Another interest is the Marriage Education program, which has been running for about 35 years. Central to the marriage preparation program is a commitment to marriage and family life, both close to Kevin’s heart.

‘Up to 40,000 couples have taken part in the program,’ Kevin said. ‘Grace [wife] and I have been involved for about 23 years, along with another half-a-dozen couples, and it’s good that interest in the program remains strong today.’

Much of Kevin’s drive these days comes from Pope Francis’ call in Evangelii Gaudium for Catholics to be disciples of Christ. ‘As lay Catholics, we’ve actually got to be real; we’ve got to be counter-cultural; we’ve got to differentiate; we’ve got to lay down our lives for something that’s worth laying down our lives for,’ said Kevin, who recently attended an international conference on Evangelii Gaudium in Rome.

‘That’s what we’re called to do and when that happens—and I saw that happen to the people of Timor—the faith that came from [the people], that was unbelievable. I see that happening in India, where I’m working with a lot of first-generation Christians. It’s an unbelievable transformation of faith that is going on. [But] contrast that with what’s happening in the West—Australia, Europe and the US—where we’ve watered things down and shied away from hard decisions.

‘The Pope’s exhortation is that we are all called to be missionary disciples. We are all called to live our lives in a way that is transformational and that we should lay down our lives for Christ. That is what we are called to do … everyone is called to be a missionary disciple.’

Evangelii Gaudium, Kevin said, is meant to provoke the conscience. ‘How many of us have actually invited someone to join our faith in the last 12 months?’ Kevin asked. ‘We’re all called to be missionary disciples and we need to ask the question of ourselves, “How do we do that?” Would that have been challenging for St Paul or the early Church? In the early days you could get killed, or thrown to the lions, tortured or jailed. We get none of that [today] and yet we’ve fallen into a sort of sacramental service station; we’ve fallen into a maintenance mode of maintaining the Sacraments for a dwindling band [of people]. We go to Mass on Sunday and do the minimum of what you need to do.

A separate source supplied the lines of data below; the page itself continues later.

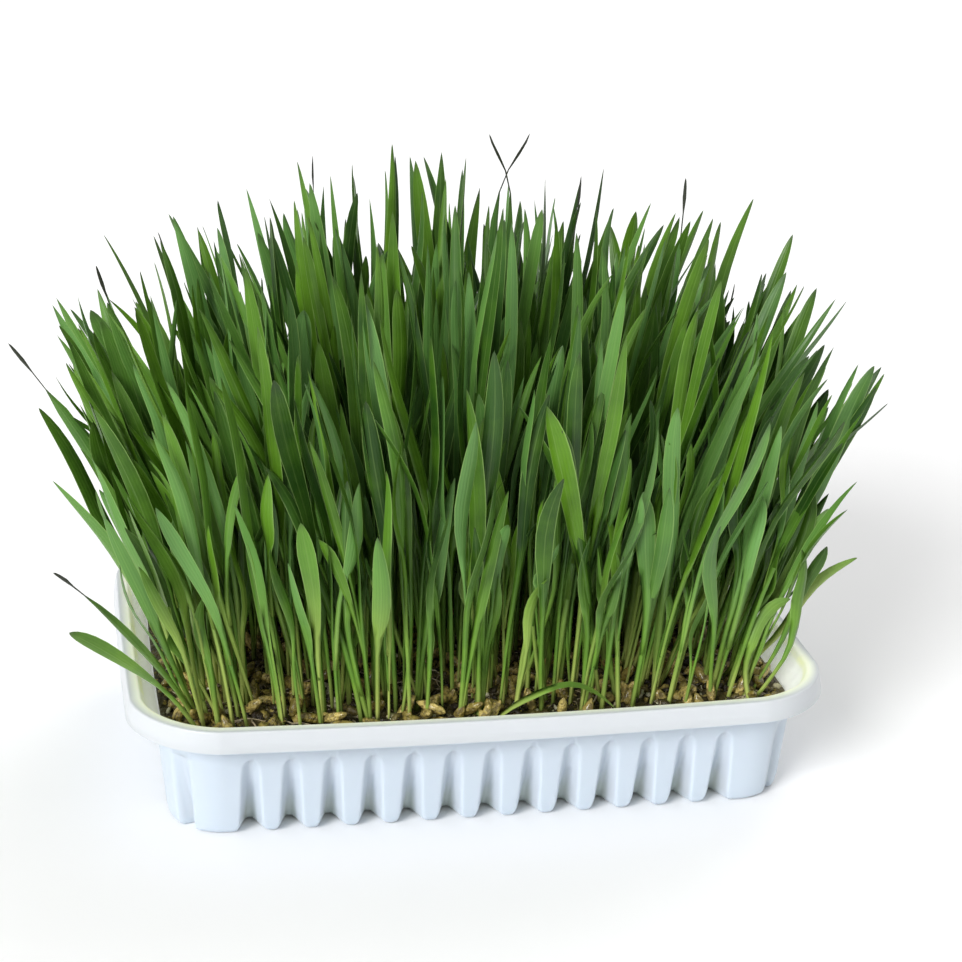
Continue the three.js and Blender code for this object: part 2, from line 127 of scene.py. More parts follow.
def joinStock(stocks):
    # several stocks as one, with the faces' corner numbers moved along
    starts = np.cumsum([0] + [len(stock["points"]) for stock in stocks[:-1]])
    keys = ("points", "place", "tone", "rim")
    joined = {key: np.concatenate([stock[key] for stock in stocks]) for key in keys}
    for key in ("quads", "tris"):
        joined[key] = np.concatenate([stock[key] + start for stock, start in zip(stocks, starts)])
        finishes = [np.full(len(stock[key]), stock["finish"]) for stock in stocks]
        joined[key + "Finish"] = np.concatenate(finishes)
    return joined


def makePiece(name, stocks, materials, replaced=()):
    # one object from stocks of arrays. place and tone are kept as attributes that the materials read, and
    # an edge whose both ends are rim points is sharp
    stock = joinStock(stocks)
    quads, tris = stock["quads"], stock["tris"]
    corners = np.concatenate([quads.ravel(), tris.ravel()])
    starts = np.concatenate([np.arange(len(quads)) * 4, len(quads) * 4 + np.arange(len(tris)) * 3])
    finishes = np.concatenate([stock["quadsFinish"], stock["trisFinish"]])
    mesh = bpy.data.meshes.new(name)
    mesh.vertices.add(len(stock["points"]))
    mesh.vertices.foreach_set("co", (stock["points"] * mm).astype(np.float32).ravel())
    mesh.loops.add(len(corners))
    mesh.loops.foreach_set("vertex_index", corners.astype(np.int32))
    mesh.polygons.add(len(starts))
    mesh.polygons.foreach_set("loop_start", starts.astype(np.int32))
    mesh.polygons.foreach_set("material_index", finishes.astype(np.int32))
    mesh.update(calc_edges=True)
    for key in ("place", "tone"):
        layer = mesh.attributes.new(key, "FLOAT_VECTOR", "POINT")
        layer.data.foreach_set("vector", stock[key].astype(np.float32).ravel())
    mesh.shade_smooth()
    ends = np.empty(len(mesh.edges) * 2, np.int32)
    mesh.edges.foreach_get("vertices", ends)
    sharp = mesh.attributes.get("sharp_edge") or mesh.attributes.new("sharp_edge", "BOOLEAN", "EDGE")
    sharp.data.foreach_set("value", stock["rim"][ends.reshape(-1, 2)].all(1))
    for material in materials:
        mesh.materials.append(material)
    piece = bpy.data.objects.new(name, mesh)
    bpy.context.scene.collection.objects.link(piece)
    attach(piece, "root")
    if replaced:
        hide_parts(*replaced)


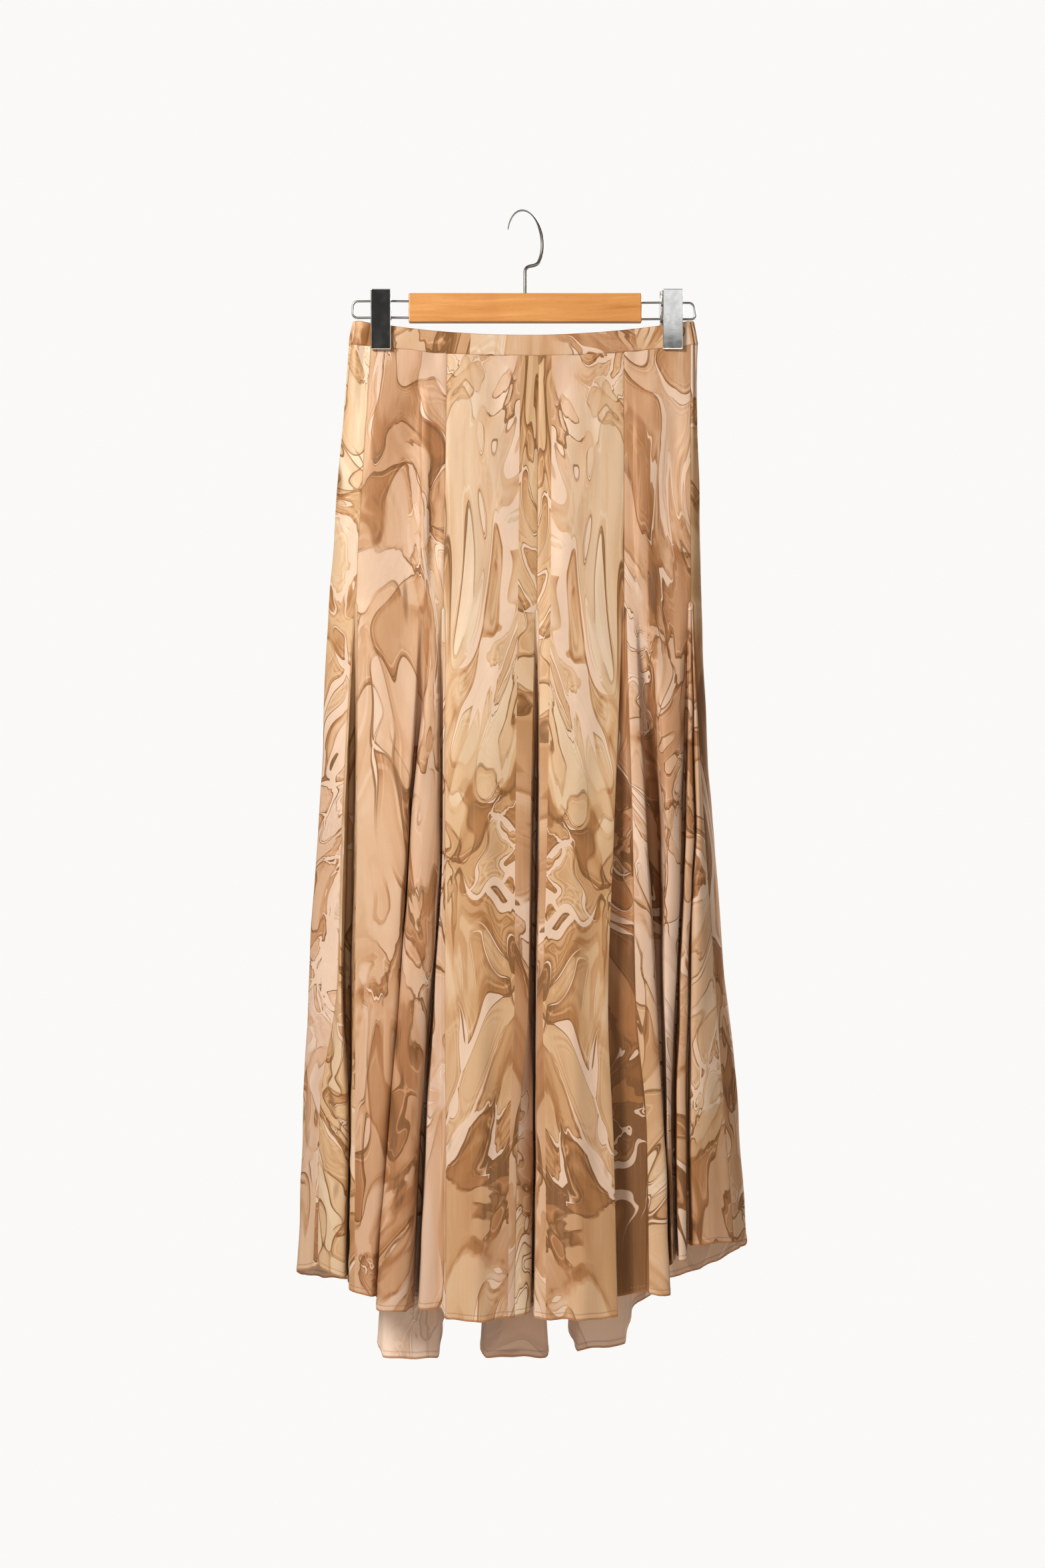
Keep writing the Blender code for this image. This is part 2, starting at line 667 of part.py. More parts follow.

‘No one gets on an AFL team if they just turn up to training and do the least amount of work that needs to be done. We’re coming up to the 100th anniversary of Anzac Day. Why did 100 years ago the first ship carrying soldiers leave Albany? Why did people volunteer? Because there was something that was bigger and greater than themselves that they were prepared to lay down their life for.

‘So, is our faith bigger than ourselves and is it worth being a Catholic in the 21st century?’

For too long we’ve coasted, Kevin said, and there is a need for lay people to do more to support priests and bishops.

‘We’ve fallen into the trap of clericalism where we think, “Father will do that, that’s his role.” We’ve got to support the priests. Lay people also need to support the schools. There are lot of people sending their kids to Catholic schools but they don’t want too much religion taught to their kids,’ he said.

‘My sense is that young people look at what we’re offering—for example, Mass and religion—and think we’re not too fair dinkum about it. [Kids are] saying, why should I have a bar of that? We’re just going through the motions. It’s not that inspiring. And yet our faith is incredibly inspiring, but we don’t even know it.’

Faith is playing second fiddle to secularism and materialism in Australia, said Kevin.

‘Within two or three generations we’ve lost our understanding of what it means to be a Catholic. In other parts of the world like China, India and Africa, people say this [faith] is the most precious and extraordinary gift … and yet they can’t believe we in the West seem to have given up on things.

‘It’s about keeping up with the Joneses. Spending money we don’t have, to buy things we don’t need, to impress people we don’t like. We need to be radical traditionalists—radical in the way we actually read the Gospels and understand Scripture; the way we understand our Catholic traditions and faith; and an understanding of the new catechism.

‘Everyone has to ask themselves, “What is my life’s purpose and what gives meaning to my life?” People need to understand that Jesus was real. He lived a life, died on the cross for our sins and rose from the dead. He has a love relationship with us and he’s waiting there outside the door for us to say “yes”.’

Kevin said he believed the Alpha program, a seven-week course that explores Christianity and the meaning of life, could be part of the solution. The program has been successful in many countries, with about 25 million participants to date.

‘People in Catholic parishes organise the program that can be run in someone’s home or at a restaurant,’ Kevin said. ‘It’s easy to ask friends and family members to come along, even people who don’t go to church anymore. It’s not about church teachings or sacraments but about the questions many people have about the meaning of life and our very existence.

‘This [Alpha program] is an example of how we can answer the Pope’s call in Evangelii Gaudium in a practical way and how we can move our parishes from maintenance to mission,’ Kevin said enthusiastically.